The Maxx Is Back is the fifth studio album by Klymaxx, released in 1990 (see 1990 in music), by which time the group only consisted of three original members, Lorena Porter Shelby (lead vocals), Cheryl Cooley (guitar) and Robbin Grider (keyboards). Bernadette Cooper (vocals/drums), Lynn Malsby (keyboards) and Joyce "Fenderella" Irby (bass guitar/vocals) were not involved in the project.

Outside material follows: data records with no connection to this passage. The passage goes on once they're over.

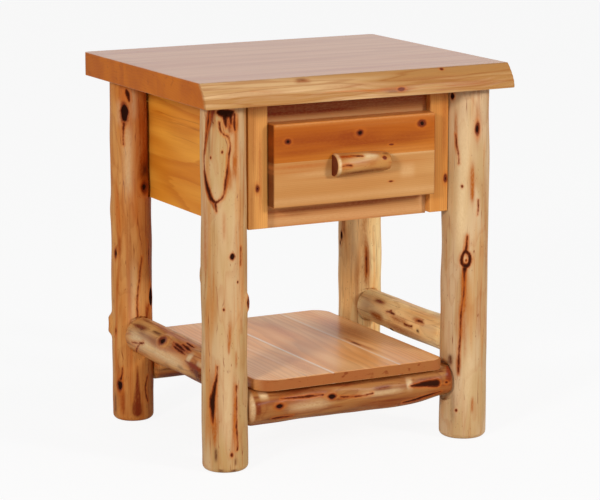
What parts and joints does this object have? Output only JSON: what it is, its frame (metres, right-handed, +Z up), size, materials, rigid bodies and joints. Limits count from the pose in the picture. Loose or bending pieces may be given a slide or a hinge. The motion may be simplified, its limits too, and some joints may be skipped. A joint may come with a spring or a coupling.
{
  "type": "nightstand",
  "caption": "Peeled-log nightstand with a live-edge plank top, a drawer on telescopic slides in a board case, a log pull and a low open shelf between log rails.",
  "frame": {"origin": "on the floor, under the centre of the tabletop", "axes": "+Z up, +X to the right of someone facing the drawer, -Y out of the front"},
  "size_m": [0.586, 0.502, 0.66],
  "materials": {
    "peeled_log": "clear satin varnish over peeled cedar",
    "tabletop_boards": "clear satin varnish over planed cedar",
    "shelf_boards": "clear satin varnish over planed cedar",
    "case_panels": "clear satin varnish over planed cedar",
    "face_frame": "clear satin varnish over planed cedar",
    "drawer_front": "clear satin varnish over planed cedar",
    "drawer_box": "thin clear varnish over sanded softwood",
    "inner_blocks": "bare planed softwood",
    "dowels": "bare hardwood",
    "slide_steel": "bright zinc",
    "slide_balls": "polished",
    "screws": "yellow zinc"
  },
  "bodies": {
    "frame": {"back_panel": "case_panels", "bottom_frame_rail": "face_frame", "case_screws": "screws", "frame_dowels": "dowels", "front_stretcher": "peeled_log", "left_side_log": "peeled_log", "leg_front_left": "peeled_log", "leg_front_right": "peeled_log", "leg_rear_left": "peeled_log", "leg_rear_right": "peeled_log", "leg_screws": "screws", "packer_screws": "screws", "rear_stretcher": "peeled_log", "right_side_log": "peeled_log", "shelf_board_1": "shelf_boards", "shelf_board_2": "shelf_boards", "shelf_board_3": "shelf_boards", "shelf_board_4": "shelf_boards", "shelf_screws": "screws", "side_panel_left": "case_panels", "side_panel_right": "case_panels", "slide_cabinet_member_left": "slide_steel", "slide_cabinet_member_right": "slide_steel", "slide_cabinet_screws": "screws", "slide_packer_left": "inner_blocks", "slide_packer_right": "inner_blocks", "stile_left": "face_frame", "stile_right": "face_frame", "top_board_front": "tabletop_boards", "top_board_middle_front": "tabletop_boards", "top_board_middle_rear": "tabletop_boards", "top_board_rear": "tabletop_boards", "top_cleat_left": "inner_blocks", "top_cleat_right": "inner_blocks", "top_frame_rail": "face_frame", "top_screws": "screws"},
    "slide_left": {"slide_middle_member_left": "slide_steel", "slide_balls_left": "slide_balls"},
    "slide_right": {"slide_middle_member_right": "slide_steel", "slide_balls_right": "slide_balls"},
    "drawer": {"drawer_bottom": "drawer_box", "drawer_box_back": "drawer_box", "drawer_box_front": "drawer_box", "drawer_front_lower": "drawer_front", "drawer_front_screws": "screws", "drawer_front_upper": "drawer_front", "drawer_side_left": "drawer_box", "drawer_side_right": "drawer_box", "log_pull": "peeled_log", "pull_screws": "screws", "slide_drawer_member_left": "slide_steel", "slide_drawer_member_right": "slide_steel", "slide_drawer_screws": "screws"}
  },
  "joints": [
    {"name": "drawer_slide", "type": "slide", "parent": "frame", "child": "drawer", "axis": [0, -1, 0], "range_m": [0, 0.3]},
    {"name": "left_slide_travel", "type": "slide", "parent": "frame", "child": "slide_left", "axis": [0, -1, 0], "range_m": [0, 0.15]},
    {"name": "right_slide_travel", "type": "slide", "parent": "frame", "child": "slide_right", "axis": [0, -1, 0], "range_m": [0, 0.15]}
  ],
  "couplings": [
    {"joint": "left_slide_travel", "follows": "drawer_slide", "ratio": 0.5},
    {"joint": "right_slide_travel", "follows": "drawer_slide", "ratio": 0.5}
  ]
}
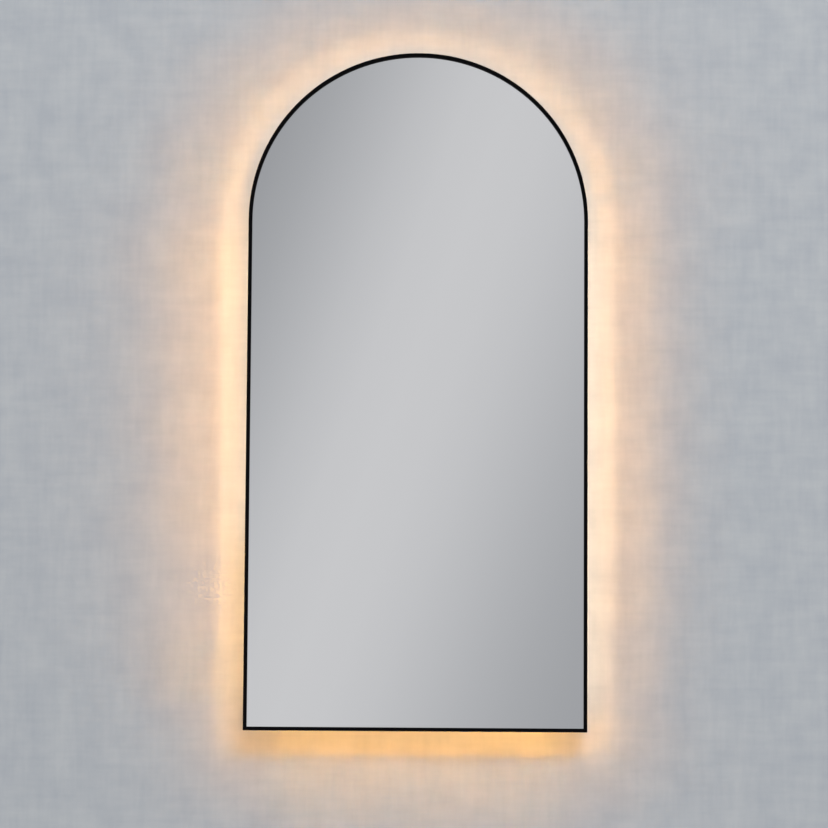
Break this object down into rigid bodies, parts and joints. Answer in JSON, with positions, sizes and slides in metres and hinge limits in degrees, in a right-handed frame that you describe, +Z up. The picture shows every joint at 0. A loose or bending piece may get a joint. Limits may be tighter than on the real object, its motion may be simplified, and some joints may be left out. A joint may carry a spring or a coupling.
{
  "type": "lighted bathroom mirror",
  "caption": "Arched wall mirror in a slim black metal frame, with a ring of warm light behind it and a cleat that hangs it on a wall rail.",
  "frame": {"origin": "centre of the arch on the wall plane, midway between the wall cleat's two screw holes", "axes": "+Z up, +X to the right as seen from the room, +Y into the wall"},
  "size_m": [0.5, 0.042, 0.9999],
  "materials": {
    "frame_black": "matt black powder coat",
    "mirror_glass": "silvered float glass, pencil-polished edge",
    "safety_film": "thin safety film on the silvering",
    "black_foam": "closed-cell foam",
    "panel_steel": "smooth white powder coat",
    "channel_aluminium": "mill-finish extrusion",
    "opal_diffuser": "opal, lit warm white from behind",
    "strip_white": "white flexible circuit",
    "light_chip": "yellow phosphor, lit",
    "zinc_steel": "zinc-plated sheet steel",
    "fastener_steel": "bright zinc",
    "rivet_aluminium": "plain",
    "bumper_rubber": "soft black rubber",
    "housing_white": "fine-textured white",
    "board_green": "solder mask",
    "component_dark": "moulded cases",
    "terminal_plastic": "natural nylon",
    "clamp_brass": "plain",
    "lead_white": "smooth sheath"
  },
  "bodies": {
    "wall_rail": {"wall_cleat": "zinc_steel"},
    "mirror": {"back_panel": "panel_steel", "board_pillars": "housing_white", "bonding_tape": "black_foam", "box_screw": "fastener_steel", "bumper_left": "bumper_rubber", "bumper_right": "bumper_rubber", "bumper_screws": "fastener_steel", "cable_clips": "housing_white", "channel_screws": "fastener_steel", "cleat_rivets": "rivet_aluminium", "corner_key_left": "zinc_steel", "corner_key_right": "zinc_steel", "crossbar_rivets": "rivet_aluminium", "driver_base": "housing_white", "driver_board": "board_green", "driver_components": "component_dark", "driver_cover": "housing_white", "driver_screws": "fastener_steel", "frame_arch": "frame_black", "frame_bottom_rail": "frame_black", "frame_left_side": "frame_black", "frame_right_side": "frame_black", "hinge_pin": "fastener_steel", "inlet_grommet": "bumper_rubber", "key_screws": "fastener_steel", "lead_grommet": "bumper_rubber", "led_channel_arch": "channel_aluminium", "led_channel_bottom": "channel_aluminium", "led_channel_left": "channel_aluminium", "led_channel_right": "channel_aluminium", "led_chips_bottom": "light_chip", "led_chips_hoop": "light_chip", "led_diffuser_arch": "opal_diffuser", "led_diffuser_bottom": "opal_diffuser", "led_diffuser_left": "opal_diffuser", "led_diffuser_right": "opal_diffuser", "led_strip_bottom": "strip_white", "led_strip_hoop": "strip_white", "light_lead": "lead_white", "lip_gasket": "black_foam", "lower_crossbar": "zinc_steel", "mains_lead": "lead_white", "mirror_cleat": "zinc_steel", "mirror_glass": "mirror_glass", "panel_screws": "fastener_steel", "safety_film": "safety_film", "splice_key_left": "zinc_steel", "splice_key_right": "zinc_steel", "strip_link_left": "strip_white", "strip_link_right": "strip_white", "terminal_block": "terminal_plastic", "terminal_clamps": "clamp_brass", "terminal_screws": "fastener_steel", "upper_crossbar": "zinc_steel", "wiring_box": "housing_white"},
    "box_lid": {"box_lid": "housing_white"}
  },
  "joints": [
    {"name": "lift_off", "type": "slide", "parent": "wall_rail", "child": "mirror", "axis": [0, -0.6428, 0.766], "range_m": [0, 0.06]},
    {"name": "box_lid_hinge", "type": "hinge", "parent": "mirror", "child": "box_lid", "pos_m": [0, -0.012, -0.2467], "axis": [1, 0, 0], "range_deg": [0, 110]}
  ]
}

The first single, "Good Love", was successful in the United States among R&B fans, reaching number four on the R&B chart. The second and final single, "Private Party", was a moderate hit, peaking at number 62 on the R&B chart.

The album reached number 168 on the Billboard 200 and number 32 on the R&B Albums chart. The album has sold approximately 166,000 copies in the U.S'.

Professional ratings
Review scores
| Source | Rating |
| Allmusic |  |
| Select |  |

==Track listing==
1. "The Maxx Is Back" (4:49)
2. "Good Love" (5:46)
3. "Private Party" (4:01)
4. "When You Kiss Me" (6:35)
5. "Finishing Touch" (4:20)
6. "Girls Chasing Boys" (5:09)
7. "Don't Mess With My Man" (5:30)
8. "Shame" (4:52)
9. "Don't Run Away" (5:13)
10. "She's a User" (5:22)
11. "Good Love (Extended Hype Club Vibe)" (6:42)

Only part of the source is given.